In 1882, he is named "Jonathan R. Davis" in the Great Register again in Douglas City, Trinity County, incorrectly stated as age 62 but with correct birth state (page 3). For the 1884 Great Register, he gave the same version of his name in Shasta County, Shasta Township, age 68 and born in South Carolina (page 13). The Great Register of 19 Feb. 1886 uses his full middle name at Ophir Township, Butte County, age 70, also South Carolina birth, and he again is a miner (page 15). For 1888, his name appears as "Janathan Rutledge Davis" for the register in Yount, Napa County with an age of 72 and occupation lawyer. His complete name is also used in the 1890 Great Register for "Homestead" in San Joaquin County with a somewhat inaccurate age of 77 but correct birth state and still a lawyer occupation (page 19).
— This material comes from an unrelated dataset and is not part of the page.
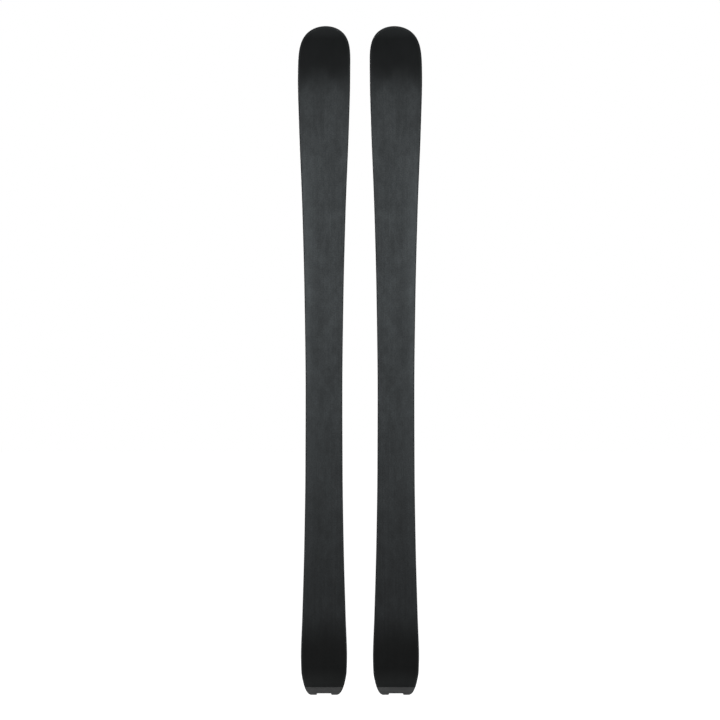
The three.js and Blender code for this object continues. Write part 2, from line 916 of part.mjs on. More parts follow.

In 1887, Davis received a veteran's pension for his service in the Mexican–American War. His California application, number 8,007, was dated 31 March 1887, and he received certificate number 3,543 (GS Film number 537003, Digital Folder Number 005189112, Image Number 01802). The application notes he served in company G of the Palmetto Regiment, South Carolina Volunteers.

==Legacy==
American sculptor Michael Trcic depicted the historical event in the sculpture "One Man With Courage is a Majority". A folk ballad simply titled Captain Davis was written to commemorate Davis's gunfight, and first appeared in California newspapers on December 1854.